▸ Given task: Report how many lines contain "that". The answer is a single number.

▸ Supplied records:
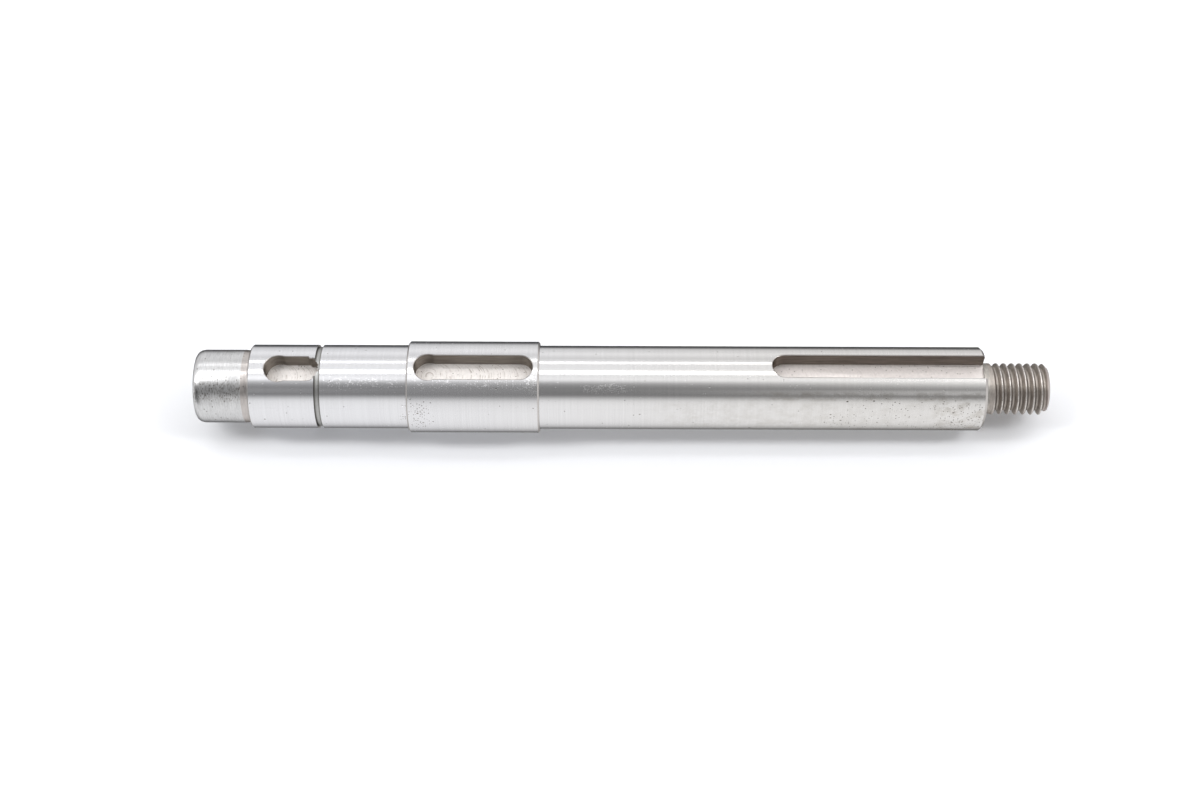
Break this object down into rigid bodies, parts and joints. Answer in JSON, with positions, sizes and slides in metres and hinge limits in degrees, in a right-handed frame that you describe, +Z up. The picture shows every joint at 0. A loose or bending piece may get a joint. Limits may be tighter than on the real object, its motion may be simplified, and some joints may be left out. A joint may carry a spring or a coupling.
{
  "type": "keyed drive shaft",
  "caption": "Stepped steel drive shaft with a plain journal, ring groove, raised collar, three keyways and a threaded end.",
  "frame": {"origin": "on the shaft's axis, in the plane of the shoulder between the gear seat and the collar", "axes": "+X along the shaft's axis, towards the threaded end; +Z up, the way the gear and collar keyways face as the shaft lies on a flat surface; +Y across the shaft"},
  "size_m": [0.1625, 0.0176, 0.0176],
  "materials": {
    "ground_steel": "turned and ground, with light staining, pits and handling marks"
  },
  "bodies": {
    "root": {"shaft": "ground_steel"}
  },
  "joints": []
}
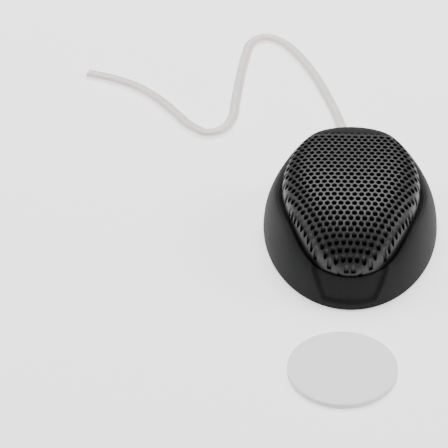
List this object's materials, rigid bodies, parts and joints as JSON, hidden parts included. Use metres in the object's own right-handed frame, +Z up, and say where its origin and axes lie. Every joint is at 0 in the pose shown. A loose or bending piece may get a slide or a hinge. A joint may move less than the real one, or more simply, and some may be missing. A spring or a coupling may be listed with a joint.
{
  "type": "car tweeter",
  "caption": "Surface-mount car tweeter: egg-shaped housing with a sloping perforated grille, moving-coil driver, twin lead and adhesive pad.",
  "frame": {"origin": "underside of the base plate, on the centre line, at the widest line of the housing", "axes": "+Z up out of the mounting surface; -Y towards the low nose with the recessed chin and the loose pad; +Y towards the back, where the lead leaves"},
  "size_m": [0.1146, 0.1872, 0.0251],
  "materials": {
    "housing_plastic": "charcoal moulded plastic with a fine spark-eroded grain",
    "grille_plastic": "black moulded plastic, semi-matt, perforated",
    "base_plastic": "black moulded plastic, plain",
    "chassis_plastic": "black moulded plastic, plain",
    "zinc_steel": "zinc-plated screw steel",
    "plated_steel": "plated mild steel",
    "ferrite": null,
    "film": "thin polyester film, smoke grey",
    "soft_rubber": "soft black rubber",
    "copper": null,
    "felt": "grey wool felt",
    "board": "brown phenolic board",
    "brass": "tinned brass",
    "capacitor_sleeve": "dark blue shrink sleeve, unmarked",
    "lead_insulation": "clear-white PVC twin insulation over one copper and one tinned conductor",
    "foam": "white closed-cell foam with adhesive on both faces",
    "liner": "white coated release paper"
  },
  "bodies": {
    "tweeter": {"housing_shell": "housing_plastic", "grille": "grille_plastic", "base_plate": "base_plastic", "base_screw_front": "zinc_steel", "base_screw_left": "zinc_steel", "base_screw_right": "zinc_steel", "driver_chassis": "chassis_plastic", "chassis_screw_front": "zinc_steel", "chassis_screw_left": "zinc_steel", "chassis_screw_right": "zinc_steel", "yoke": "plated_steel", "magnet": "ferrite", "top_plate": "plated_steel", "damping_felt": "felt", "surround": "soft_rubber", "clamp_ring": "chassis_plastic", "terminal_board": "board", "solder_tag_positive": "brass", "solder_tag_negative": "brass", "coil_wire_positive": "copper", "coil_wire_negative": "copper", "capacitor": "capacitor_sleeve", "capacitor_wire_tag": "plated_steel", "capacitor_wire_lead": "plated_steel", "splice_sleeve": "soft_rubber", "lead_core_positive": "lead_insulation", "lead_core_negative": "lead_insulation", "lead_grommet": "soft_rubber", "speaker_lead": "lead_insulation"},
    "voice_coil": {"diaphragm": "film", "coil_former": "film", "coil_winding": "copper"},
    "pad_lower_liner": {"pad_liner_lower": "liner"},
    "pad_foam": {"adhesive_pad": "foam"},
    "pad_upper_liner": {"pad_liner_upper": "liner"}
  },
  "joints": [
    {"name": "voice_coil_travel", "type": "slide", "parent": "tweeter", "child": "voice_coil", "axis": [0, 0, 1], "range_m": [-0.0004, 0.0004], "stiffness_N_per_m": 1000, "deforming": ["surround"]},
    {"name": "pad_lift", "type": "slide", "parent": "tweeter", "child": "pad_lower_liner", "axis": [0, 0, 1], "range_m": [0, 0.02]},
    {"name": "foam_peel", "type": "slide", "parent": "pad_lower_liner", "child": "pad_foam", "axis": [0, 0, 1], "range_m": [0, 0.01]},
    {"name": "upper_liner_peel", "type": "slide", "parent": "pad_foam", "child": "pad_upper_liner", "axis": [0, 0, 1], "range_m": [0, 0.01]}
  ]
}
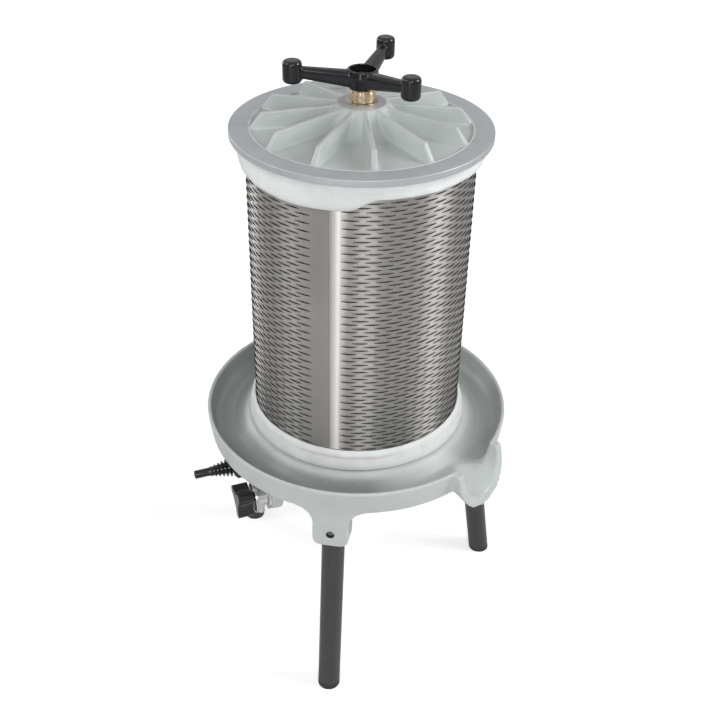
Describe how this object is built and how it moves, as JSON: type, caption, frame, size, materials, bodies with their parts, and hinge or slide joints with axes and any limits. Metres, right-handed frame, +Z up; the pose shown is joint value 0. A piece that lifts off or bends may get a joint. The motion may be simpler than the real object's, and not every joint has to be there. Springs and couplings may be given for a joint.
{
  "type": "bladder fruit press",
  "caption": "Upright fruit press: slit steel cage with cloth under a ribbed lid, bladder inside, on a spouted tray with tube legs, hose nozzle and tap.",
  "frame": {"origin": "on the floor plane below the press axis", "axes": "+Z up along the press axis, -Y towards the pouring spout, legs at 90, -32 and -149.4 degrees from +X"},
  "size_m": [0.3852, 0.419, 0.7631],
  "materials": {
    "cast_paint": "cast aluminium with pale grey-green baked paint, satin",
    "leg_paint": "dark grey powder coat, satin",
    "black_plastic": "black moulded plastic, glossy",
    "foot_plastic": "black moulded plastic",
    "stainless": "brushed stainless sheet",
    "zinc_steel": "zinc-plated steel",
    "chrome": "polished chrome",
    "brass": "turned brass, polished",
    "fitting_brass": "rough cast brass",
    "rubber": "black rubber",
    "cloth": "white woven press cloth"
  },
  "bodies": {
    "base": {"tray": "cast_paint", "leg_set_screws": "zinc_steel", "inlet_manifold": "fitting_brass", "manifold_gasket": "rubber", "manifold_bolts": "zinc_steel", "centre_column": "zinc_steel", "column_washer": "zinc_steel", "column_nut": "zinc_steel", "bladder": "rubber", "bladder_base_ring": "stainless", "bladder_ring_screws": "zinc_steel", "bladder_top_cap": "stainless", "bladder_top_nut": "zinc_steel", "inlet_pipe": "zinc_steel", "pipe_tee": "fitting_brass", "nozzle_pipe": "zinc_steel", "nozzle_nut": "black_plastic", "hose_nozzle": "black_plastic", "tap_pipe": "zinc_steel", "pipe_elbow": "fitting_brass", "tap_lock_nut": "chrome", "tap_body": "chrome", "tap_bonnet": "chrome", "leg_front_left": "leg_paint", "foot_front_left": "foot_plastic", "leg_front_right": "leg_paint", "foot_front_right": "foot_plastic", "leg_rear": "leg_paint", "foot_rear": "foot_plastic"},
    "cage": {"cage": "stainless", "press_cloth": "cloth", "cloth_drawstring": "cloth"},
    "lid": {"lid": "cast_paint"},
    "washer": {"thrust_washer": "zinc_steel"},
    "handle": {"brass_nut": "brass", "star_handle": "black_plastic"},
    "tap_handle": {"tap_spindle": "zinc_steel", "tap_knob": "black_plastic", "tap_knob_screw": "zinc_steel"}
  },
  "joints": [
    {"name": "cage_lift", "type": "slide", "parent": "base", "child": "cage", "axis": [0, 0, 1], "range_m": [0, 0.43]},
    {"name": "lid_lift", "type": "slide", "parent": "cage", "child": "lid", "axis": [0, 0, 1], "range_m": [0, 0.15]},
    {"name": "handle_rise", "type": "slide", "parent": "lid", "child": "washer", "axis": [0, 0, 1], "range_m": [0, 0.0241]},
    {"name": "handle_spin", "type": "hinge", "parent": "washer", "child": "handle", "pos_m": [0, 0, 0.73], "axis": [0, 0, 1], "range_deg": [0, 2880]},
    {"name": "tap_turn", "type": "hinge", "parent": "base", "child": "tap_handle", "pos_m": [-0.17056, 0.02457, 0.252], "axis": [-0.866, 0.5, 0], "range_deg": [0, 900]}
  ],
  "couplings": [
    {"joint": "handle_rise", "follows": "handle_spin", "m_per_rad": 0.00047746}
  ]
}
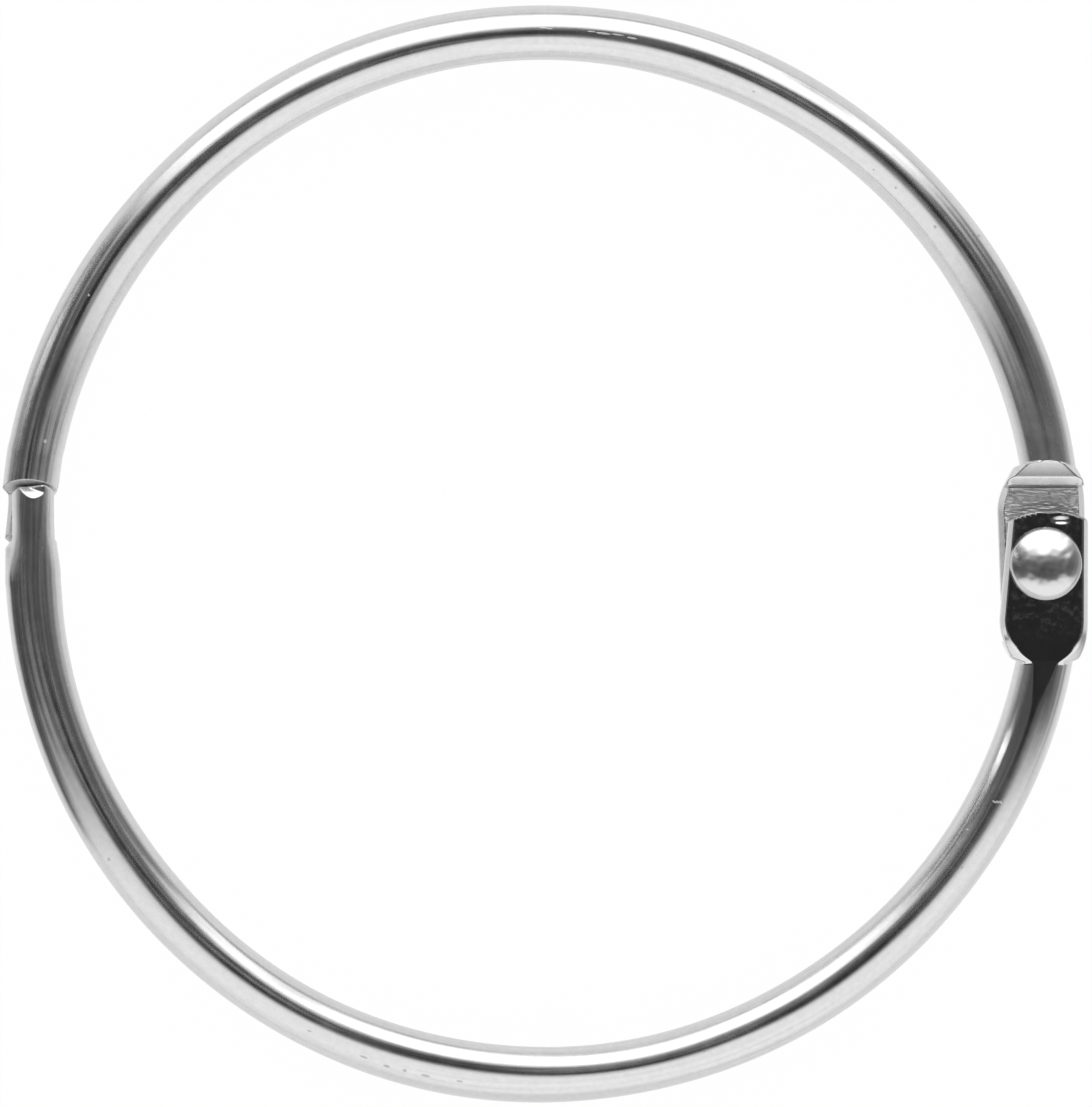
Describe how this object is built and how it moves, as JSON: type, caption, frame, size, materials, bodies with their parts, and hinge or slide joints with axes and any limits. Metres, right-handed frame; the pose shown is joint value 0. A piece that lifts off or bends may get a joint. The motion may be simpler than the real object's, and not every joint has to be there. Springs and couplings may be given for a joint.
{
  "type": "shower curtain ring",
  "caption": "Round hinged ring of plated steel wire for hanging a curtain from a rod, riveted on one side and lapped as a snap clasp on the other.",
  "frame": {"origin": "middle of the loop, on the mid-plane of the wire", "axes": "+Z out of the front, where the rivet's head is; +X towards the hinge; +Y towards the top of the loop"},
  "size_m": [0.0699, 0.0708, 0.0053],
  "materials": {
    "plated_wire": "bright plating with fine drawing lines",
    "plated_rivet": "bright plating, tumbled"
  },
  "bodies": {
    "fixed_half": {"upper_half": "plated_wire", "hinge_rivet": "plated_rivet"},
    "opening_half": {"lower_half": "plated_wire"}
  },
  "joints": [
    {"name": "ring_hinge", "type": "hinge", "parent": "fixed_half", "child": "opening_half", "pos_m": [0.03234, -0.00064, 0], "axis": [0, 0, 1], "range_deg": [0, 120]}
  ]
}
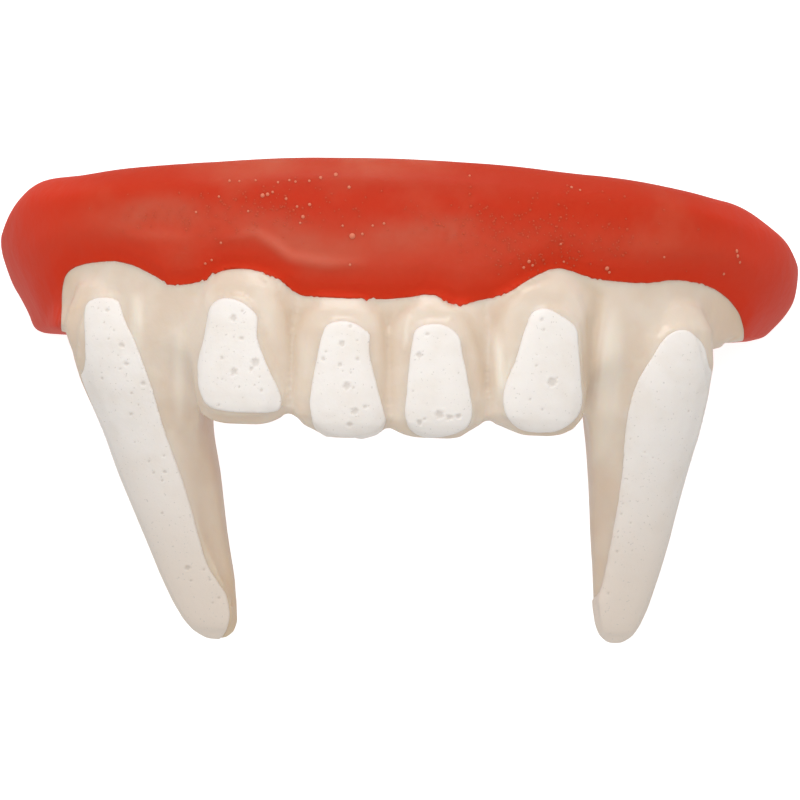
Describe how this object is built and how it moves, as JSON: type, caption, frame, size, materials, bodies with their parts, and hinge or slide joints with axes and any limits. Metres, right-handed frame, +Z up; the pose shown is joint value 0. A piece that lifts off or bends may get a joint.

▸ Expected output: 4